Anche il sostegno internazionale a Israele è diminuito con il protrarsi della guerra, con Washington che ha mostrato poca pazienza per Netanyahu e i suoi alleati di estrema destra. Un sondaggio di aprile ha rilevato che quasi tre quarti degli israeliani pensano che Netanyahu dovrebbe dimettersi, immediatamente o subito dopo la conclusione della guerra, e che la metà vuole elezioni anticipate. Eisenkot ha anche sottolineato la necessità immediata di una commissione nazionale d’inchiesta sul 7 ottobre: “Dobbiamo indagare a fondo quel giorno e il decennio precedente”, ha sostenuto. “Ciò include il mio mandato come capo di stato maggiore dell’IDF, affrontando questioni cruciali sulla strategia. Una commissione nazionale d’inchiesta è fondamentale”. Ha tenuto a mettere in rilievo il suo “profondo senso di responsabilità per quanto accaduto quei giorni”, per poi evidenziare “l’urgente imperativo morale e strategico di restituire gli ostaggi”, riconoscendo “profonde mancanze nell’adempimento degli obblighi fondamentali nei confronti dei cittadini”.

Per quanto riguarda il piano del dopo elezioni, il ministro ha le idee chiare: “Ci vorranno dai tre ai cinque anni per ristabilire la Striscia di Gaza”, aggiungendo che la situazione al confine settentrionale “è molto più complessa [di quanto sostenuto finora dal governo ndr.]”. Eisenkot ha evidenziato come sia chiaro che il governo che era al potere il 7 ottobre “ha fallito completamente” e che il massacro compiuto da Hamas quel giorno ha segnato “il più grande fallimento dalla creazione dello Stato”. La restituzione degli ostaggi, ha detto, è sia “il più alto imperativo morale dello Stato, che ha fallito nella difesa dei suoi cittadini, sia un obbligo strategico di primaria importanza”. Mentre all’inizio c’era un ampio consenso pubblico a sostegno della guerra, otto mesi dopo “sorgono domande, e giustamente, su come terminare questa guerra”.

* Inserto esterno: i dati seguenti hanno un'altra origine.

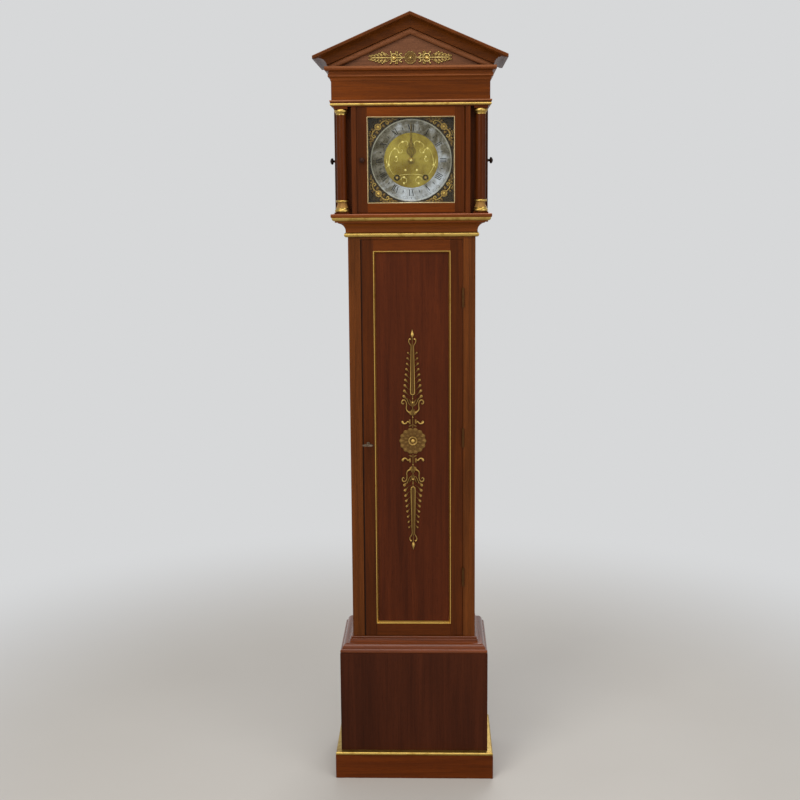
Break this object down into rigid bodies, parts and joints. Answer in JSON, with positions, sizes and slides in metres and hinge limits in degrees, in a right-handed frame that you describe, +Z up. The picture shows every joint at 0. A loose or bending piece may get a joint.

Mentre la decisione del suo partito di unità nazionale di entrare nel governo all’inizio della guerra “era chiara”, ora – sostiene Eisenkot – “non posso ignorare che recentemente la nostra influenza è stata ridotta”. “Considerazioni politiche e di altro tipo sono state inserite in decisioni che abbiamo votato a porte chiuse”. Per quanto riguarda “il perseguimento della pace con l’Arabia Saudita”, Eisenkot ha dichiarato: “Sembrava che fossimo a un passo da un accordo di pace” che “oggi – invece – sembra piuttosto lontano sia a causa di ciò che è accaduto, sia come risultato delle decisioni di Israele riguardo all’ordine di priorità dei suoi interessi nazionali”.

Il quotidiano israeliano The Times of Israel riporta che Israele sta rifiutando un accordo storico di ‘normalizzazione’ con l’Arabia Saudita, mediato dagli Stati Uniti, perché richiederebbe un percorso diplomatico verso la creazione uno Stato palestinese. “Penso che la pace con l’Arabia Saudita e una nuova gerarchia in Medio Oriente sia un interesse distinto di Israele”, ha detto Eisenkot, spiegando che lavorerebbe per contrastare la minaccia nucleare dell’Iran, dove “è chiaro che il programma nucleare è quello più pericoloso” da quando è stato istituito, sottolineando così un altro fallimento di Netanyahu.

Infine, per quanto riguarda l’economia, ha affermato che nonostante le promesse di Netanyahu di ridurre il costo della vita, “è assolutamente chiaro che le tendenze sono negative e le previsioni per il futuro non sono incoraggianti”. Likud, il partito del primo ministro ha risposto, affermando che i membri del gabinetto Eisenkot e Gantz stanno “cercando scuse per porre fine alla guerra senza raggiungere i suoi obiettivi, e per dimettersi dal governo nel bel mezzo della guerra”. Dichiarazione a cui il Partito di Unità Nazionale di Gantz e Eisenkot ha replicato: “Invece di ottenere risultati in seguito alla manovra sul campo di battaglia, Netanyahu sta brancolando in un campo politico minato ed evitando di prendere decisioni per il bene del Paese. Le guerre non sono vinte dagli slogan”.